Financialisation in the agri-food system was made possible by the deregulation of markets in agricultural derivatives, beginning in the late 1970s with the ‘New Financial Architecture’ and culminating in the Commodity Futures Modernisation Act (CFMA), in 2000. The CFMA removed ‘position limits’ for speculators, and allowed additional investors (e.g. hedge funds, pension funds, insurance companies, sovereign wealth funds and investment banks) to enter these markets, tipping the balance from a market shaped primarily by hedging to one driven by speculative betting. New types of product, such as the commodity index funds (CIF) pioneered by Goldman Sachs - which bundled derivatives for a variety of commodities into a single value - became the investment vehicle of choice for institutional investors who had limited knowledge of commodity markets.

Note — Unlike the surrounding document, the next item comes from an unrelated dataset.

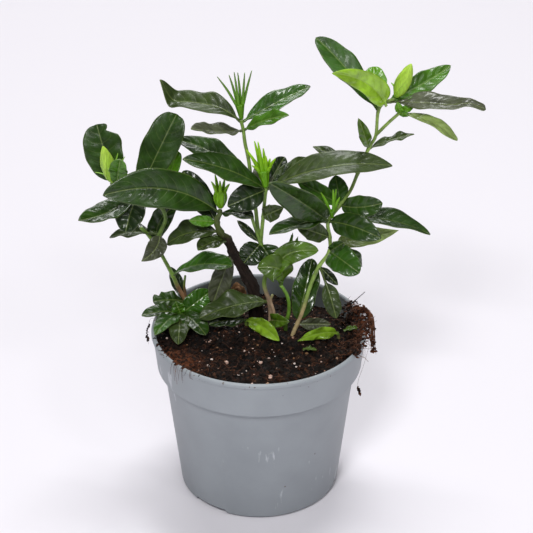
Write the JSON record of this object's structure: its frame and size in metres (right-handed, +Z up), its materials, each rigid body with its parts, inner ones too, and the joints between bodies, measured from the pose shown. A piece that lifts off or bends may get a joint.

While most of us are aware of the dominance of large supermarket chains, less visible has been the involvement of financial actors who, together with large retailers, have come to dominate agri-food value chains at the expense of agricultural producers and labourers, and suppliers. In this case, financialisation of food retailing has ‘blurred the boundaries’ between financial and ‘real’ sectors. While financiers have gained a stake in food sales (the takeover of Somerfield Supermarkets by a private equity consortium being just one example), food retailers earn more revenues from financial activities, either by redirecting cash flows into financial (rather than productive) investments or by diversifying their own activities into financial services such as credit cards, insurance products, etc.

Similar dynamics can be found in the food manufacturing and processing and grain trading sectors. Ryan Isaksen’s analysis of strategies of the ‘ABCDs’ (the four largest grain traders - ADM, Bunge, Cargill, Louis Dreyfus illustrates how these large conglomerates blur the boundary between finance and food. While these businesses have always hedged against price movements there has been a clear shift towards speculative activity. Since they are often the first to know about supply conditions, the ABCDs’ financial products are sought after by investors wanting to speculate on agricultural derivatives. Meanwhile, financial actors are becoming active in food trading, not only by investing in grain traders’ funds, but in physical storage and transport of commodities. So they benefit from fees charged for services and access to market information.

This blurring of financial and ‘real’ assets and activities is also illuminated by Madeleine Fairbairn’s research on investment in farmland. Previously an ‘investment backwater’, farmland has become increasingly attractive to investors looking for more secure and profitable places to put money following the commodity price spikes and collapse of the US housing bubble, leading to an escalation of ‘land grabs’. Importantly, while the ‘turn to farmland’ may appear to indicate a shift away from financialisation, towards investment in ‘real’ assets, developments in the farmland sector point to the emergence of a ‘new form of financialisation’. A new type of institution is emerging, across the financial and agri-business sectors, which allows financiers to ‘use land as a productive asset, while operators are using land as a financial asset’. Farmland is fast becoming a ‘quasi-financial asset’ (‘like gold with yield’ ): or a productive asset that ‘moonlights as a financial asset’.

Inducing food insecurity?

A focus on processes of financialisation in the global agri-food system reveal how new risks and uncertainties are being generated, particularly for smallholder farmers. Nevertheless, an emerging consensus among donors positions corporate agri-business investment as the actor best placed to reinvigorate smallholder agriculture in the region and “raise 50 million people out of poverty in the next decade” These developments present new challenges to civil society organisations engaging in debates about the future of sustainable agriculture and development.

The role of speculation in agricultural derivatives in the global food price supply spikes of 2008/9 - vis-à-vis conventional explanations in terms of a mismatch of supply and demand - have been much debated. While the causal connection between speculative activity and global food price volatility is contested, there is convincing evidence that speculation influenced prices by shaping expectations. The impact on farmers, particularly smallholder farmers, has been particularly severe, as they receive ‘wrong price signals’ and experience higher levels of uncertainty.

Nevertheless, international donors continue to promote derivatives and other financial instruments as development tools for addressing poverty and food insecurity, particularly among smallholder farmers. Members of the World Bank Group have been key agents in facilitation of investments in ‘frontier’ markets, for example farmland in Latin America and Africa. The Multilateral Investment Guarantee Agency (MIGA), for example, provides contracts that guarantee FDI against ‘non-commercial’ risks. The IFC has 'launched a US$500 million fund that protects investors with an exit option from funds operating in emerging markets, thereby making their investments more liquid. Taken together, these initiatives have facilitated financial actors’ acquisition of low-priced farmland in the South, while reducing the risks of doing so’. As the Third International Conference on Financing for Development approaches, there is a danger that it may become a vehicle through which these emerging practices are endorsed and legitimised, rather than subjected to closer scrutiny.

How has this been possible? Jennifer Clapp’s analysis of the ‘distancing’ effect of financialisation in the global food system sheds light on this question. This arises from the diversity of new actors that populate the food system, together with the proliferation of complex financial instruments, which both abstract the commodity from its physical form, and reconnect with physical markets in new and complex ways. The effect of this ‘distancing’ is that the role of financial actors is obscured, and this obscuring effect ‘shapes the political context’, in ways that enable financial actors that contributed to global crises to be presented ‘as providers of solutions rather than causes of problems’.